● SOURCE EXCERPT
- - -

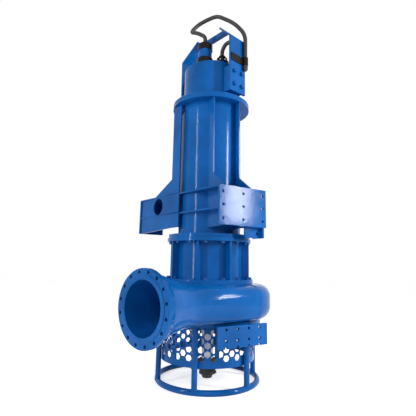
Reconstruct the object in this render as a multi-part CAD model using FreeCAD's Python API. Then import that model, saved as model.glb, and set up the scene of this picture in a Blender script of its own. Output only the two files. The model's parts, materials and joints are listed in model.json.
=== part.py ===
import FreeCAD, Part
import math
import os

# Submersible slurry pump: a vertical motor over an oil chamber, a spiral casing with a side
# discharge, and a suction strainer with an agitator, standing on a tubular base ring.
# Millimetres. +Z runs up the shaft, the origin is under the base ring on the shaft line, and
# the two bolted mounting plates face -Y.
os.makedirs("parts", exist_ok=True)
V = FreeCAD.Vector

# ---- base stand
RING_R = 468.0
PIPE_R = 25.0
LEG_COUNT = 6
LEG_FIRST_ANGLE = 44.5

# ---- strainer and suction cover
STRAINER_R = 440.0
STRAINER_WALL = 6.0
STRAINER_BOTTOM_Z = 205.0
RIM_HEIGHT = 46.0
RIM_WALL = 8.0
HOLE_ACROSS = 50.0
HOLE_COLUMNS = 50
HOLE_ROW_PITCH = 70.0
HOLE_ROWS = 4
COVER_R = 505.0
COVER_THICKNESS = 40.0
COVER_BOTTOM_Z = 540.0
INLET_R = 185.0
BELL_DEPTH = 62.0
BELL_WALL = 18.0
SPIGOT_HEIGHT = 14.0
COVER_BOLT_COUNT = 18

# ---- volute casing, laid out in a frame turned to the discharge direction
DISCHARGE_ANGLE = 196.7
VOLUTE_BOTTOM_Z = COVER_BOTTOM_Z + COVER_THICKNESS
VOLUTE_HEIGHT = 310.0
VOLUTE_WALL = 26.0
VOLUTE_EDGE_R = 112.0
SEAT_CLEARANCE = 3.0
THROAT_R = 622.0
SPIRAL_SHRINK = 0.327
VOLUTE_OPENING_R = 350.0
SEAL_OPENING_R = 135.0
DISCHARGE_REACH = 1082.0
DISCHARGE_OFFSET = 310.0
DISCHARGE_Z = 750.0

# ---- discharge flange, DN400 with 16 holes
FLANGE_R = 282.5
FLANGE_THICKNESS = 42.0
FLANGE_TAPER = 55.0
FLANGE_NECK_R = 248.0
FLANGE_HOLE_DEPTH = 44.0
FLANGE_BORE_R = 200.0
FLANGE_PCD_R = 257.5
FLANGE_HOLE_R = 13.0
FLANGE_HOLE_COUNT = 16
RAISED_FACE_R = 236.0
RAISED_FACE = 4.0

# ---- oil chamber between pump and motor
CHAMBER_R = 330.0
CHAMBER_WALL = 22.0
CHAMBER_LOW_FLANGE_R = 435.0
CHAMBER_LOW_FLANGE = 40.0
CHAMBER_TOP_FLANGE_R = 416.0
CHAMBER_TOP_FLANGE = 34.0
CHAMBER_HEIGHT = 422.0
CHAMBER_RIB_R = 402.0
CHAMBER_RIB_WIDTH = 20.0
CHAMBER_RIB_COUNT = 8
CHAMBER_RIB_FIRST_ANGLE = 42.5
CHAMBER_FLOOR = 30.0
FLANGE_BOLT_COUNT = 16

# ---- motor
BASE_FLANGE_R = 406.0
BASE_FLANGE = 36.0
BARREL_R = 314.0
BARREL_WALL = 22.0
BARREL_HEIGHT = 1327.0
TOP_FLANGE_R = 404.0
TOP_FLANGE = 56.0
STATOR_WALL = 100.0
STATOR_LENGTH = 820.0
STATOR_START = 210.0
AIR_GAP = 2.5

# ---- shaft line
SHAFT_R = 55.0
SHAFT_LOW_Z = 75.0
RUNNING_CLEARANCE = 0.05
BEARING_R = 115.0
LOWER_BEARING_HEIGHT = 66.0
UPPER_BEARING_HEIGHT = 46.0
IMPELLER_R = 300.0
IMPELLER_SHROUD = 16.0
IMPELLER_VANES = 4
VANE_THICKNESS = 18.0
IMPELLER_GAP = 7.0
HUB_R = 88.0
SEAL_R = 96.0
SEAL_HEIGHT = 34.0
AGITATOR_LOW_Z = 22.0
AGITATOR_TOP_Z = 190.0
AGITATOR_HUB_R = 76.0
AGITATOR_BLADE_R = 150.0
AGITATOR_BLADES = 3

# ---- mounting bracket round the foot of the motor
FRONT_Y = -566.0
PLATE = 20.0
FRONT_WIDTH = 522.0
FRONT_BOTTOM_Z = 1404.0
FRONT_HEIGHT = 351.0
FRONT_HOLE_X = 221.0
FRONT_HOLE_Z = 118.0
PLATE_HOLE_R = 12.0
REAR_Y = 700.0
REAR_HALF_SPAN = 475.0
REAR_WIDTH = 280.0
REAR_DROP = 20.0
MID_PLATE_Z = 1545.0
DECK = 16.0
DECK_CLEARANCE = 14.0
WEB = 16.0
WEB_LEFT_X = -183.0
WEB_RIGHT_X = 97.0
SIDE_BAR_X = 383.0
SIDE_BAR_FRONT_Y = -10.0
SIDE_BAR_REAR_Y = 118.0
RIB_EDGE_R = 392.0
WEB_HOLE_R = 88.0
FOOT_DEPTH = 94.0
FOOT_LEFT_X = 62.0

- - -

● YOUR INSTRUCTIONS
Look through the data above. Copy every line with the string "FreeCAD" in it.

● ANSWER TO THE TASK
Reconstruct the object in this render as a multi-part CAD model using FreeCAD's Python API. Then import that model, saved as model.glb, and set up the scene of this picture in a Blender script of its own. Output only the two files. The model's parts, materials and joints are listed in model.json.
import FreeCAD, Part
V = FreeCAD.Vector